Once it’s set up, we simply call `.train()` and the whole training process runs for us!


In [None]:
from transformers import TrainingArguments, Trainer, DataCollatorWithPadding

args = TrainingArguments(
    output_dir="./results",
    eval_strategy="epoch",
    learning_rate=1e-5,
    per_device_train_batch_size=16,
    per_device_eval_batch_size=16,
    num_train_epochs=5,
    weight_decay=0.01,
    logging_dir="./logs",
    logging_steps=10,
)

# Data collator for padding
data_collator = DataCollatorWithPadding(tokenizer=tokenizer) 

trainer = Trainer(
    model=model,
    args=args,
    train_dataset=tokenized_dataset["train"],
    eval_dataset=tokenized_dataset["test"],
    tokenizer=tokenizer,
    data_collator=data_collator
)

trainer.train()

## 🔍 Part 5: Make Predictions!

Now that we have our fine-tuned model, we can see its performance on some sample statements.

Try out your own statements below!

In [None]:
def predict_sentiment(text):
    # Tokenize and move to model's device
    inputs = tokenizer(text, return_tensors="pt", truncation=True, padding=True)
    inputs = {k: v.to(model.device) for k, v in inputs.items()}
    
    # Run model
    outputs = model(**inputs)
    probs = outputs.logits.softmax(dim=-1).squeeze().tolist()

    # Format results
    labels = ["Negative", "Positive"]
    predicted_class = labels[probs.index(max(probs))]
    confidence = max(probs)

    print(f"\n📝 Input: {text}")
    print(f"🤖 Prediction: {predicted_class} ({confidence*100:.2f}% confidence)")
    print(f"📊 Raw probabilities: {dict(zip(labels, [f'{p:.4f}' for p in probs]))}")

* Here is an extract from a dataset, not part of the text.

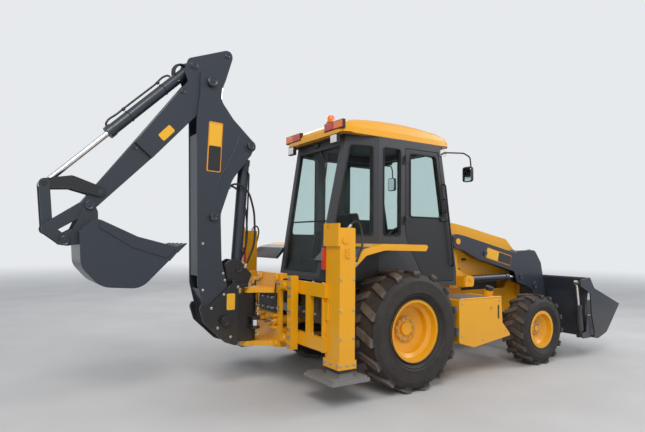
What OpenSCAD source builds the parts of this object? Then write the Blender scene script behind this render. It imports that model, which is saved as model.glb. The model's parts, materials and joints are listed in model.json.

predict_sentiment("This place was amazing! The food was delicious and the service was great.")
predict_sentiment("I had a terrible experience. The food was cold and the staff was rude.")
predict_sentiment("The ambiance was nice, but the food was just ok.")

In [None]:
# Try your own text here!
predict_sentiment("")

### 🎓 Recap
Congratulations! You just fine-tuned a real language model on a real task.

Now you can classify text using your customized DistilBERT model. In the next notebook, we’ll try something more expressive — emotion classification!